Nécessaire introspection
Il nous semble important de réfléchir sur les éléments, voire les erreurs, qui ont nourri un sentiment de frustration en Afrique par rapport à la France, particulièrement dans nos anciennes colonies. Outre le désintérêt depuis une vingtaine d’années des plus hautes instances du pouvoir français pour l’Afrique, on constate qu’il y a eu d’une part une perte d’expertise au sein de l’administration vis-à-vis du continent africain, perçu aujourd’hui presque uniquement à travers le prisme sécuritaire. D’autre part, les entreprises françaises ont moins investi en Afrique, pour diverses raisons depuis 2012 notamment, mais essentiellement à cause des incertitudes macroéconomiques et de l’instabilité relative des Etats africains. De plus, le prisme déformant des médias, qui relaient davantage les crises et les conflits que les réussites du continent, offre une vision biaisée de la situation générale du continent africain alors que sur le terrain, la réalité est toute autre.

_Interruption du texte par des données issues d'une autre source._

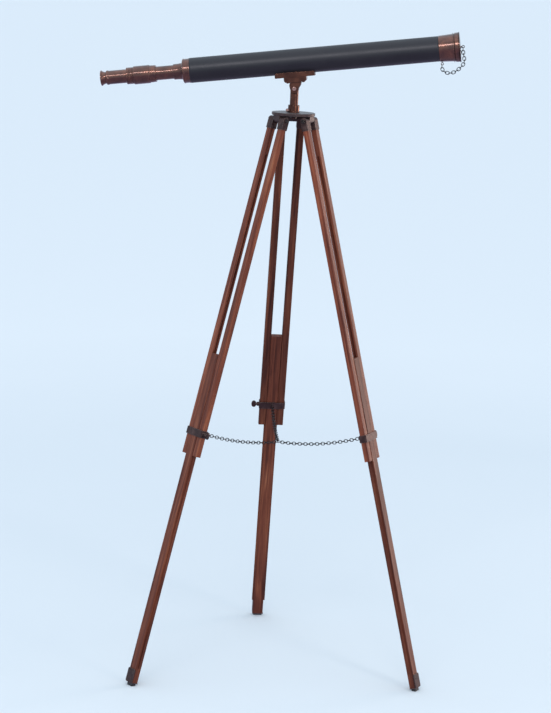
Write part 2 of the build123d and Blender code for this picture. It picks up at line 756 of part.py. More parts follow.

Enfin, l’autoflagellation entretenue par certains partis politiques sur l’esclavage, la colonisation, les biens mal acquis, la complicité des dirigeants français avec des dictateurs, voire sur des drames comme le génocide rwandais, provoque un effet de repoussoir vis à vis de l’Afrique et de la « France à fric », concept largement utilisé par une certaine élite au détriment du néologisme « FrançAfrique », inventé par l’Ivoirien Félix Houphouët-Boigny pour souligner la communauté de destin et de culture existante qu’il aurait fallu entretenir entre la France et ses anciennes colonies africaines.
La question se pose sérieusement de ce que peut faire la France aujourd’hui pour inverser cette perception négative, et retrouver avec ses partenaires africains une relation saine, mutuellement bénéfique.